It was brutal and riotous in Kaduna on Monday, October 17, when some bus passengers – Fulani herdsmen, returning from Plateau state were massacred and burnt beyond recognition by an angry mob.
The ATF interviewed an eyewitness, a commercial bus driver Adamu Aliyu, who confirmed the incident and he said 14 people were killed in the rampage. He said:
“I was returning from Plateau state with eight passengers, all of them Fulani herders. My bus broke down in Kaduna state, so I left it to go search for a mechanic.
“While I was away a mob surrounded the vehicle and forcibly brought out the eight passengers. They massacred them, dumped them in the vehicle and set it ablaze.
“Another vehicle was also attacked when it stopped to refuel and all the six people were burnt to death along with the car.”

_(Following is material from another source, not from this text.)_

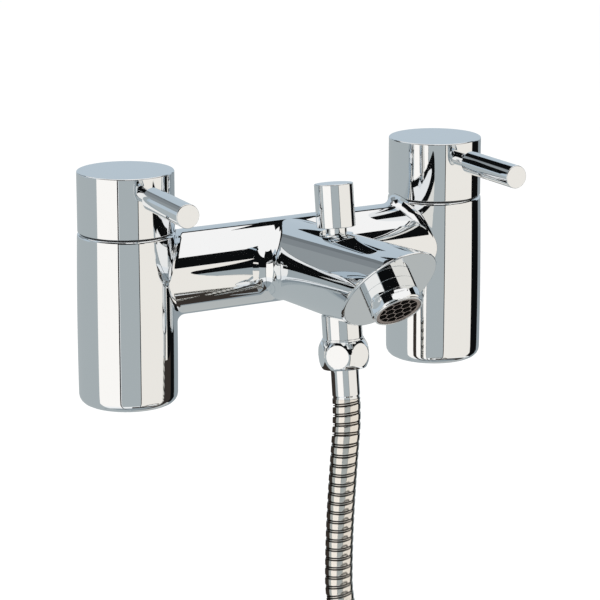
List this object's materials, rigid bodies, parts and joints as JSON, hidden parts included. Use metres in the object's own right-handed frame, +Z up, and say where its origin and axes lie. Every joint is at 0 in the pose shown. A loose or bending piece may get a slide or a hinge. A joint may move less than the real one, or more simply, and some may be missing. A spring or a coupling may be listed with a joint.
{
  "type": "bath shower mixer",
  "caption": "Deck-mounted bath mixer with lever handles on round pillars, a slanted spout, a lift-up diverter and a shower hose.",
  "frame": {"origin": "on the mounting plane under the pillars, midway between the two inlets", "axes": "+X along the bridge towards the cold side, +Z up, the spout points along -Y"},
  "size_m": [0.236, 0.292, 0.3023],
  "materials": {
    "chrome": "polished chrome plate",
    "hose_metal": "polished steel strip",
    "brass": "machined",
    "steel": "plain",
    "ceramic": "lapped ceramic",
    "black_rubber": "matt",
    "grey_rubber": "matt",
    "brown_plastic": "satin",
    "white_plastic": "satin",
    "clear_plastic": "smooth, low friction"
  },
  "bodies": {
    "mixer": {"body_casting": "chrome", "diverter_gland": "chrome", "gland_seal": "black_rubber", "return_spring": "steel", "shower_outlet": "chrome", "outlet_seal": "black_rubber", "aerator_ring": "chrome", "aerator_insert": "brown_plastic", "aerator_washer": "black_rubber", "hose_union": "chrome", "hose_washer": "black_rubber", "hose_tail": "brass", "hose_ferrule": "chrome", "hose_run": "hose_metal", "hose_coil": "hose_metal", "end_tail": "brass", "end_ferrule": "chrome", "cone_washer": "black_rubber", "hot_base_gasket": "grey_rubber", "hot_seat_seal": "black_rubber", "hot_fixed_disc": "ceramic", "hot_valve_body": "brass", "hot_spindle_seal": "black_rubber", "hot_body_seal": "black_rubber", "hot_glide_ring": "clear_plastic", "cold_base_gasket": "grey_rubber", "cold_seat_seal": "black_rubber", "cold_fixed_disc": "ceramic", "cold_valve_body": "brass", "cold_spindle_seal": "black_rubber", "cold_body_seal": "black_rubber", "cold_glide_ring": "clear_plastic"},
    "hot_handle": {"hot_handle_head": "chrome", "hot_lever": "chrome", "hot_grub_screw": "steel", "hot_spline_adaptor": "white_plastic", "hot_spindle": "brass", "hot_spindle_clip": "steel", "hot_moving_disc": "ceramic"},
    "cold_handle": {"cold_handle_head": "chrome", "cold_lever": "chrome", "cold_grub_screw": "steel", "cold_spline_adaptor": "white_plastic", "cold_spindle": "brass", "cold_spindle_clip": "steel", "cold_moving_disc": "ceramic"},
    "diverter": {"diverter_knob": "chrome", "diverter_stem": "brass", "diverter_upper_seal": "black_rubber", "diverter_lower_seal": "black_rubber", "stem_nut": "brass"},
    "cone_nut_body": {"cone_nut": "chrome"}
  },
  "joints": [
    {"name": "hot_handle_turn", "type": "hinge", "parent": "mixer", "child": "hot_handle", "pos_m": [-0.09, 0, 0.1], "axis": [0, 0, -1], "range_deg": [0, 90]},
    {"name": "cold_handle_turn", "type": "hinge", "parent": "mixer", "child": "cold_handle", "pos_m": [0.09, 0, 0.1], "axis": [0, 0, 1], "range_deg": [0, 90]},
    {"name": "diverter_lift", "type": "slide", "parent": "mixer", "child": "diverter", "axis": [0, 0.1219, 0.9925], "range_m": [0, 0.008], "stiffness_N_per_m": 150, "springref_m": -0.008, "deforming": ["return_spring"]},
    {"name": "cone_nut_spin", "type": "hinge", "parent": "mixer", "child": "cone_nut_body", "pos_m": [-0.0909, -0.1844, -0.1737], "axis": [-0.8, 0.6, 0], "continuous": true}
  ]
}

According to Aliyu, a riot broke out in the streets, with soldiers and police finally intervening to contain the carnage.
“When the situation calmed I returned to my vehicle and found its burnt carcass with charred remains of the passengers.”
Speaking further on the circumstance surrounding the mass murder, Jema’a local government chairman, Bege Katuka said the area had been thrown into chaos with indiscriminate shooting the night before.
Katuka said it all started on Saturday when suspected Fulani herdsmen invaded Godogodo. He narrated:
“On Saturday, suspected Fulani herdsmen invaded Godogodo and opened indiscriminate fire on residents. The following day, youths in the area mobilised and blocked the highway, vandalising vehicles and attacking motorists.”
And so the long-running battle between the nomadic Fulani herdsmen and farmers for land continues the ensue, causing blood flow and quests for revenge.
Clashes over grazing rights are common between Muslim Fulani herdsmen and largely Christian farmers in Nigeria, particularly in the religiously mixed central states, are no less violent than the northeastern Boko Haram insurgency or the Niger delta uprising in the south.